▶ **Exercise description**
Stop after the line containing "Metres, +Z up.": print each line exactly from the first line of the listing up to that point.

▶ **Provided data**
# # # # # # #

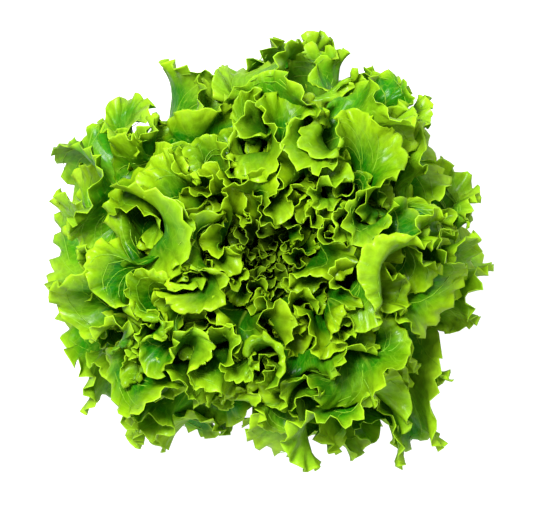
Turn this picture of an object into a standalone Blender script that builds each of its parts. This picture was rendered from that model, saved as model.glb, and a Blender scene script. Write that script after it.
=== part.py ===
"""A head of frilly green loose-leaf lettuce, as cut, standing on its stem.

Run it with: blender --background --python part.py
Metres, +Z up. The origin is the centre of the cut face that the head stands on.

The leaves grow from the stem in a spiral. Each lies on a bell-shaped shell of its own, and the
shells are nested, the lowest leaf's outermost, so no leaf runs into another. A leaf is a fan:
"across" runs from its left edge, -1, to its right edge, 1, and "along" from its base, 0, on the
stem to its frilly margin, 1.
"""

import math
from dataclasses import dataclass

import bmesh
import bpy
from mathutils import Vector

# The head
HEAD_RADIUS = 0.131  # from the axis to the outermost leaf's tip
HEAD_HEIGHT = 0.150  # from the cut face to the tips of the tallest leaves
RIM_HEIGHT = 0.050  # of the outermost leaf's tip
HEART_DIP = 0.050  # how far the youngest leaves stay below the tallest
HEART_RADIUS = 0.006  # from the axis to the youngest leaf's tip
TALLEST_RANK = 0.62  # where the tallest leaves come, from 0, the lowest leaf, to 1, the youngest
DOME_POWER = 1.25  # above 1, the leaves crowd towards the head's outside

# The stem
STEM_RADIUS = 0.0165
STEM_HEIGHT = 0.068
STEM_TOP_RADIUS = 0.0030
TAPER_POWER = 1.15  # above 1, the stem stays thick for longer
CUT_BEVEL = 0.0015
FIRST_LEAF_HEIGHT = 0.0075
LAST_LEAF_BELOW_TOP = 0.003
STEM_SIDES = 32
MERGE_DISTANCE = 0.00005
TAPER_STEPS = 6

# The leaves
BLADE_THICKNESS = 0.0008
RIB_THICKNESS = 0.0024  # of an outer leaf, through the rib at its base
RIB_HALF_SHARE = 0.30  # of the leaf's half width that the rib takes up
WAVE_HEIGHT = 0.0034  # of the broad waves along the lowest leaf's margin, each way
WAVES = 3  # along one margin
CLEARANCE = 0.0005  # between the stem and a leaf's base
GOLDEN_ANGLE = math.radians(137.508)
FIRST_AZIMUTH = math.radians(80)
SMALL_STEP = 0.01  # along a shell, to find which way it runs

# A leaf's shape, as (the lowest leaf's, the youngest leaf's), in degrees
BASE_TILT = (-2, 72)  # above level, where the leaf leaves the stem
TIP_TILT = (0, 68)  # above level, at its tip
BASE_HALF_ANGLE = (30, 48)  # round the head, each side of the leaf's middle, at its base
BLADE_HALF_ANGLE = (44, 62)  # the same at its widest
# A leaf's shape, as shares of its own length or width
BASE_PULL = 0.42  # how far it keeps to its tilt at the base
TIP_PULL = 0.30  # how far it keeps to its tilt at the tip
WIDEST_ALONG = 0.60
NECK_ALONG = 0.55
NECK_WIDTH = 0.75
MARGIN_TURN = 128  # degrees of a round margin that each side takes

# Leaves by name, youngest last: (name, how many, cells across, cells along)
LEAF_KINDS = (
    ("outer_leaf", 14, 12, 5),
    ("middle_leaf", 13, 10, 4),
    ("inner_leaf", 10, 8, 4),
    ("heart_leaf", 5, 6, 3),
)
LEAF_COUNT = sum(count for _, count, _, _ in LEAF_KINDS)

# Places where the head's outline stands out or is notched: (azimuth and width in degrees, share)
OUTLINE = (
    (80, 12, 0.05),
    (104, 9, -0.13),
    (160, 12, 0.03),
    (258, 13, -0.22),
    (312, 15, 0.11),
    (331, 8, -0.09),
)

# Where the rim sags or rises: (how many times round, azimuth of the first crest, share)
SAG = ((2, 25, 0.10), (3, 70, 0.12))


@dataclass
class Leaf:
    name: str
    rank: float
    azimuth: float
    cells_across: int
    cells_along: int


def blend(start, end, share):
    return start + (end - start) * share


def stem_radius(height):
    """The stem tapers from its cut face to its growing tip."""
    share = min(max(height / STEM_HEIGHT, 0), 1)
    return blend(STEM_RADIUS, STEM_TOP_RADIUS, share**TAPER_POWER)


def tip_of_shell(rank):
    """(radius, height) of the tip of the leaf of that rank. Together the tips make a dome."""
    radius = blend(HEAD_RADIUS, HEART_RADIUS, rank**DOME_POWER)
    if rank < TALLEST_RANK:
        rise = math.sin(math.pi / 2 * rank / TALLEST_RANK)
        return radius, blend(RIM_HEIGHT, HEAD_HEIGHT, rise)
    fall = (rank - TALLEST_RANK) / (1 - TALLEST_RANK)
    return radius, HEAD_HEIGHT - HEART_DIP * fall**2


def direction(tilt):
    """Outwards and up, at that many degrees above level."""
    return Vector((math.cos(math.radians(tilt)), math.sin(math.radians(tilt))))


def shell_point(rank, along):
    """(radius, height) on the shell of that rank: a cubic curve from the stem to the dome."""
    at_base = direction(blend(*BASE_TILT, rank**0.75))
    at_tip = direction(blend(*TIP_TILT, rank))
    base_height = blend(FIRST_LEAF_HEIGHT, STEM_HEIGHT - LAST_LEAF_BELOW_TOP, rank)
    half_thickness = rib_thickness(rank) / 2
    base_radius = stem_radius(base_height) + CLEARANCE + half_thickness * at_base.y
    base = Vector((base_radius, base_height))
    tip = Vector(tip_of_shell(rank))
    reach = (tip - base).length
    bends = (base, base + at_base * reach * BASE_PULL, tip - at_tip * reach * TIP_PULL, tip)
    weights = (
        (1 - along) ** 3,
        3 * along * (1 - along) ** 2,
        3 * along**2 * (1 - along),
        along**3,
    )
    return sum((w * bend for w, bend in zip(weights, bends)), Vector((0, 0)))


def outline_scale(azimuth):
    """How far the whole head reaches towards that azimuth, against the round one."""
    scale = 1.0
    for centre, width, share in OUTLINE:
        away = math.degrees(azimuth) - centre
        away = (away + 180) % 360 - 180
        scale += share * math.exp(-((away / width) ** 2))
    return scale


def height_scale(azimuth):
    """How high the rim stands at that azimuth, against the even one."""
    return 1 + sum(
        share * math.cos(times * (azimuth - math.radians(crest))) for times, crest, share in SAG
    )


def rib_thickness(rank):
    """Young leaves have thin ribs."""
    return blend(RIB_THICKNESS, BLADE_THICKNESS, rank)


def fan_point(rank, across, along):
    """(share of the shell's length, angle from the leaf's middle) of a point on the fan."""
    base_half_angle = math.radians(blend(*BASE_HALF_ANGLE, rank))
    blade_half_angle = math.radians(blend(*BLADE_HALF_ANGLE, rank))
    turn = across * math.radians(MARGIN_TURN)
    margin_share = blend(WIDEST_ALONG, 1, math.cos(turn))
    margin_angle = blade_half_angle * math.sin(turn)
    neck_share = NECK_ALONG * margin_share
    neck_angle = across * base_half_angle * NECK_WIDTH
    start, middle, end = (1 - along) ** 2, 2 * along * (1 - along), along**2
    share = middle * neck_share + end * margin_share
    angle = start * across * base_half_angle + middle * neck_angle + end * margin_angle
    return share, angle


def leaf_point(leaf, across, along):
    """A point of the leaf's sheet: on its shell, waved at the margin, with the head's outline."""
    share, angle = fan_point(leaf.rank, across, along)
    on_shell = shell_point(leaf.rank, share)
    ahead = shell_point(leaf.rank, share + SMALL_STEP) - on_shell
    outwards = Vector((-ahead.y, ahead.x)).normalized()
    wave = math.sin(math.pi * WAVES * across + leaf.azimuth) * along**3
    radius, height = on_shell + outwards * WAVE_HEIGHT * wave * (1 - leaf.rank)
    azimuth = leaf.azimuth + angle
    spread = min(max((radius - STEM_RADIUS) / (HEAD_RADIUS - STEM_RADIUS), 0), 1)
    radius *= blend(1.0, outline_scale(azimuth), spread)
    height *= blend(1.0, height_scale(azimuth), spread**2)
    return Vector((radius * math.cos(azimuth), radius * math.sin(azimuth), height))


def material(name, colour, roughness):
    made = bpy.data.materials.new(name)
    made.use_nodes = True
    surface = made.node_tree.nodes["Principled BSDF"]
    surface.inputs["Base Color"].default_value = (*colour, 1)
    surface.inputs["Roughness"].default_value = roughness
    surface.inputs["Metallic"].default_value = 0
    return made


def all_leaves():
    """The leaves from the lowest to the youngest, each turned by the golden angle from the last."""
    leaves = []
    for kind, count, cells_across, cells_along in LEAF_KINDS:
        for number in range(1, count + 1):
            place = len(leaves)
            leaves.append(
                Leaf(
                    name=f"{kind}_{number:02d}",
                    rank=place / (LEAF_COUNT - 1),
                    azimuth=FIRST_AZIMUTH + place * GOLDEN_ANGLE,
                    cells_across=cells_across,
                    cells_along=cells_along,
                )
            )
    return leaves


def add_leaf(leaf, collection, finish):
    """A fan-shaped sheet on the leaf's shell, given its thickness, most at the rib's base."""
    sheet = bmesh.new()
    bmesh.ops.create_grid(
        sheet, x_segments=leaf.cells_across, y_segments=leaf.cells_along, size=1
    )
    rib = sheet.verts.layers.deform.new()
    thinnest = BLADE_THICKNESS / RIB_THICKNESS
    for vertex in sheet.verts:
        across, along = vertex.co.x, (vertex.co.y + 1) / 2
        vertex.co = leaf_point(leaf, across, along)
        on_rib = max(0, 1 - abs(across) / RIB_HALF_SHARE) * (1 - along)
        thickness = blend(BLADE_THICKNESS, rib_thickness(leaf.rank), on_rib)
        vertex[rib][0] = max(thickness / RIB_THICKNESS, thinnest)
    mesh = bpy.data.meshes.new(leaf.name)
    sheet.to_mesh(mesh)
    sheet.free()
    mesh.shade_smooth()
    mesh.materials.append(finish)
    made = bpy.data.objects.new(leaf.name, mesh)
    made.vertex_groups.new(name="rib")
    collection.objects.link(made)
    wall = made.modifiers.new("thickness", "SOLIDIFY")
    wall.thickness = RIB_THICKNESS
    wall.offset = 0
    wall.vertex_group = "rib"
    return made


def add_stem(collection, finish):
    """The stem: a turned taper, flat where it was cut."""
    heights = [STEM_HEIGHT * (1 - step / TAPER_STEPS) for step in range(TAPER_STEPS)]
    profile = [(0, STEM_HEIGHT)]
    profile += [(stem_radius(height), height) for height in heights]
    profile += [(STEM_RADIUS, CUT_BEVEL), (STEM_RADIUS - CUT_BEVEL, 0), (0, 0)]
    mesh = bpy.data.meshes.new("stem")
    mesh.from_pydata(
        [(radius, 0, height) for radius, height in profile],
        [(n, n + 1) for n in range(len(profile) - 1)],
        [],
    )
    mesh.materials.append(finish)
    made = bpy.data.objects.new("stem", mesh)
    collection.objects.link(made)
    turn = made.modifiers.new("turned", "SCREW")
    turn.steps = turn.render_steps = STEM_SIDES
    turn.use_merge_vertices = True
    turn.merge_threshold = MERGE_DISTANCE
    return made


def build():
    for thing in list(bpy.data.objects):
        bpy.data.objects.remove(thing)
    head = bpy.data.collections.new("head_of_lettuce")
    bpy.context.scene.collection.children.link(head)
    green = material("leaf_green", (0.16, 0.40, 0.02), 0.45)
    pale = material("stem_flesh", (0.72, 0.76, 0.52), 0.6)
    add_stem(head, pale)
    for leaf in all_leaves():
        add_leaf(leaf, head, green)


build()
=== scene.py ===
"""The looks of a head of frilly green lettuce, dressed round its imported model.

Run it with: blender --background --python scene.py
Metres, +Z up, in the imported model's own frame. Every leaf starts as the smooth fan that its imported
node is. Its margin then grows faster than its rib, so that it buckles into lobes, and the leaves
push each other apart. Finer frills, teeth, ribs and veins are laid on what has grown.
"""

import math
from functools import cache

import bpy
import numpy as np
from bpy.props import FloatProperty, FloatVectorProperty, IntProperty, PointerProperty
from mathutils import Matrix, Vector


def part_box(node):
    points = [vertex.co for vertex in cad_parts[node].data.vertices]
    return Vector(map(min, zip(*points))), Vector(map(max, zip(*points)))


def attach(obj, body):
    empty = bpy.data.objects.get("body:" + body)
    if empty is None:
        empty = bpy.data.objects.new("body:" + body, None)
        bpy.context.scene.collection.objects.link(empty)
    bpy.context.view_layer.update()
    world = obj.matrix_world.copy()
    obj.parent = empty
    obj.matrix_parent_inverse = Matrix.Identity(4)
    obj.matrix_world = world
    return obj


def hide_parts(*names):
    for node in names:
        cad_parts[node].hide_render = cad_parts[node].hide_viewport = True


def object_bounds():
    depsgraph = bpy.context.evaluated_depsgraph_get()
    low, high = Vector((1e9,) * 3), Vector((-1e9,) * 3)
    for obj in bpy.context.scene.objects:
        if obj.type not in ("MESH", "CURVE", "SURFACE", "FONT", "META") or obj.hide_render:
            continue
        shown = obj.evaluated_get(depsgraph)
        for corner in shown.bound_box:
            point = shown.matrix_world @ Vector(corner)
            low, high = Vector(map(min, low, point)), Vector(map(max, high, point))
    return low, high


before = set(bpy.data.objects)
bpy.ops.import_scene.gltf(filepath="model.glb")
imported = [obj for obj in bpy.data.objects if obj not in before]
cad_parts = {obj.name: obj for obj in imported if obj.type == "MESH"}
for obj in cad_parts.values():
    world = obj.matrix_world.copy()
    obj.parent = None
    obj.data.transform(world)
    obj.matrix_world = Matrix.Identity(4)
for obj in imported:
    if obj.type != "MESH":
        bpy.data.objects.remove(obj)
CAD_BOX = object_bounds()
STEM_LOW, STEM_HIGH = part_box("stem")

bl_info = {
    "name": "Head of lettuce",
    "version": (1, 0, 0),
    "blender": (4, 5, 0),
    "location": "View3D > Sidebar > Lettuce",
    "description": "Dresses the packed head of lettuce with grown, frilled leaves and its stem",
    "category": "Add Mesh",
}

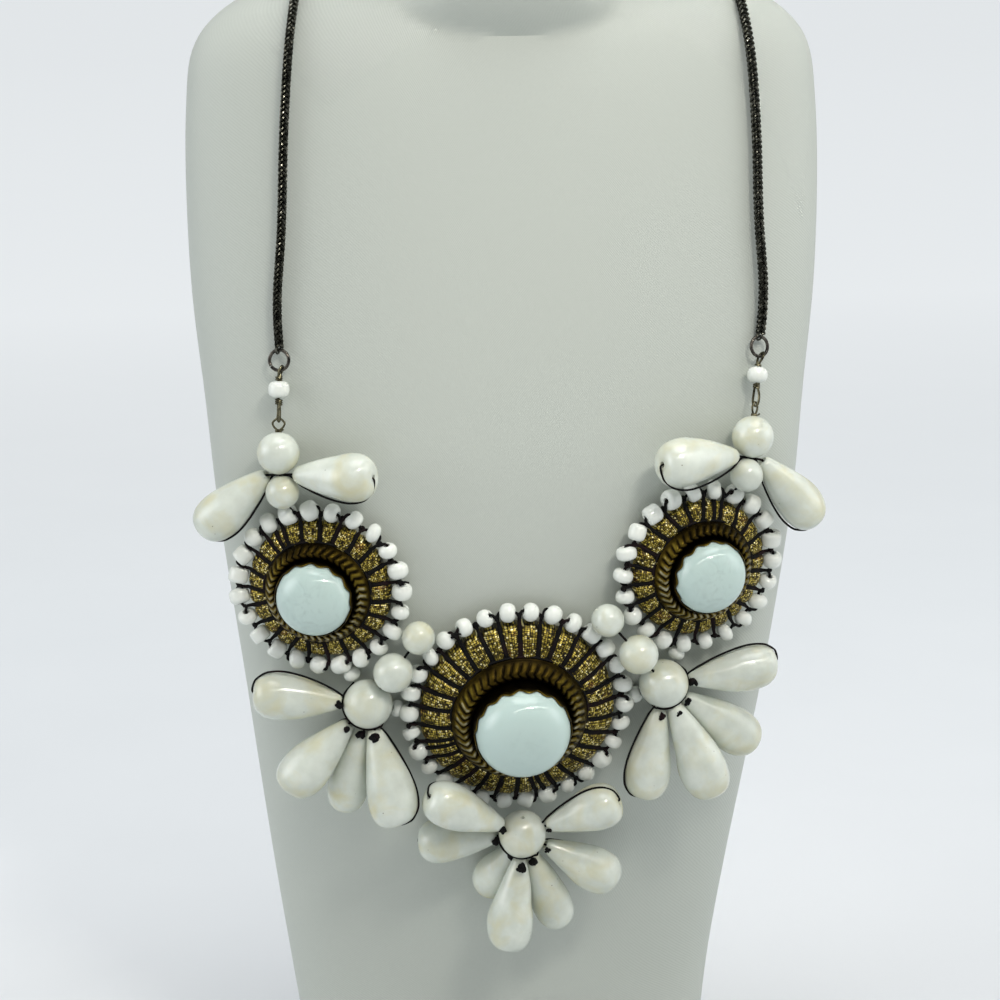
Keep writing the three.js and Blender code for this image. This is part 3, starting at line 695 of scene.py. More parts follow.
def polishedMagnesite():
    # Magnesite, tumbled and waxed: greenish white, yellow where it is stained, small grey pits, wet gloss
    material, tree, place = newMaterial("polishedMagnesite")
    own = addNode(tree, "ObjectInfo").outputs["Location"]  # so no two stones are alike
    spot = addNode(tree, "VectorMath", {0: place, 1: own}, operation="ADD")
    cloud = addNode(tree, "TexNoise", {"Vector": spot, "Scale": 1 / (6 * mm), "Detail": 3.0})
    body = addNode(tree, "ValToRGB", {0: cloud}, [(0.3, "#bdc3b8"), (0.55, "#cbd1c6"), (0.75, "#d6dbd1")])
    stain = addNode(tree, "TexNoise", {"Vector": spot, "Scale": 1 / (8 * mm), "Detail": 4.0, "Distortion": 0.5})
    stained = addNode(tree, "MapRange", {"Value": stain, "From Min": 0.47, "From Max": 0.74, "To Max": 0.75})
    warm = addNode(tree, "Mix", {"Factor": stained, "A": body, "B": linear("#c4bf95")}, data_type="RGBA")
    cells = addNode(tree, "TexVoronoi", {"Vector": spot, "Scale": 1 / (1.9 * mm)})
    pit = addNode(tree, "MapRange", {"Value": cells.outputs["Distance"], "From Min": 0.04, "From Max": 0.1,
                                     "To Min": 1.0, "To Max": 0.0})
    chosen = addNode(tree, "Math", {0: cells.outputs["Color"], 1: 0.76}, operation="GREATER_THAN")
    pits = addNode(tree, "Math", {0: pit, 1: chosen}, operation="MULTIPLY")
    dark = addNode(tree, "Mix", {"Factor": pits, "A": warm, "B": linear("#6c6a5c")}, data_type="RGBA")
    depth = addNode(tree, "Math", {0: cloud, 1: pits}, operation="SUBTRACT")
    bump = addNode(tree, "Bump", {"Strength": 0.35, "Distance": 0.15 * mm, "Height": depth})
    return shaded(material, {
        "Base Color": dark, "Roughness": 0.19, "IOR": 1.6, "Normal": bump,
        "Subsurface Weight": 0.15, "Subsurface Radius": (1.2, 1.0, 0.8), "Subsurface Scale": 0.9 * mm})


def lumpy(shape, amount, dice):
    # hand-cut unevenness: a few broad swells over the surface
    points, faces = shape
    middle = points.mean(0)
    away = points - middle
    ways = away / np.maximum(np.linalg.norm(away, axis=1), 0.3)[:, None]
    swell = sum(np.sin(ways @ (dice.normal(0, 2.2, 3)) + dice.uniform(0, turn)) for _ in range(4)) / 4
    return middle + away * (1 + amount * 2 * swell)[:, None], faces


def drilledBall(radius, bore, sides):
    low = np.arcsin(bore / radius)
    a = np.linspace(low, pi - low, 26)
    inside = radius * cos(low) - 0.25
    profile = [(bore * 0.8, -inside), *zip(radius * np.sin(a), -radius * np.cos(a)), (bore * 0.8, inside)]
    return lathe(profile, sides, looped=True)


def dropPlace(node):
    # origin at the tip, Z towards the fat end, X away from the bust; also its length and radius
    spots = cadSpots(node)
    axis = mainAxes(spots)[0]
    up = (spots - spots.mean(0)) @ axis
    spread = np.linalg.norm((spots - spots.mean(0)) - up[:, None] * axis, axis=1)
    if spread[up > up.max() - 0.2].max() > spread[up < up.min() + 0.2].max():
        axis, up = -axis, -up
    tip, end = spots[up < up.min() + 0.05].mean(0), spots[up.argmax()]
    return (tip, lookAlong(end - tip)), np.linalg.norm(end - tip), spread.max()


def bentDrop(length, radius, dice):
    look = dropLook
    outline = [(r * radius, z * length) for r, z, _ in refine([(r, z, 0) for r, z in dropProfile], 3)]
    bore = look["bore"] * radius
    points, faces = lathe([(bore, 0.6), *outline, (bore, length - 0.9)], look["sides"], looped=True)
    swing = dice.uniform(0, turn)
    bow = look["bend"] * np.sin(pi * np.clip(points[:, 2] / length, 0, 1)) * dice.uniform(0.3, 1)
    return points + np.outer(bow, [cos(swing), sin(swing), 0]), faces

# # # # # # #

▶ **Exercise result**
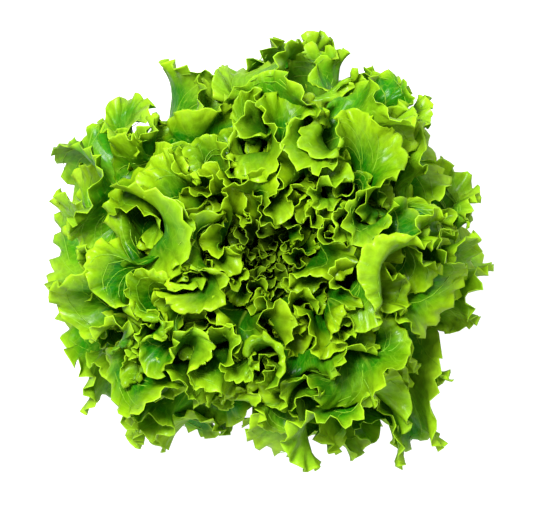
Turn this picture of an object into a standalone Blender script that builds each of its parts. This picture was rendered from that model, saved as model.glb, and a Blender scene script. Write that script after it.
=== part.py ===
"""A head of frilly green loose-leaf lettuce, as cut, standing on its stem.

Run it with: blender --background --python part.py
Metres, +Z up. The origin is the centre of the cut face that the head stands on.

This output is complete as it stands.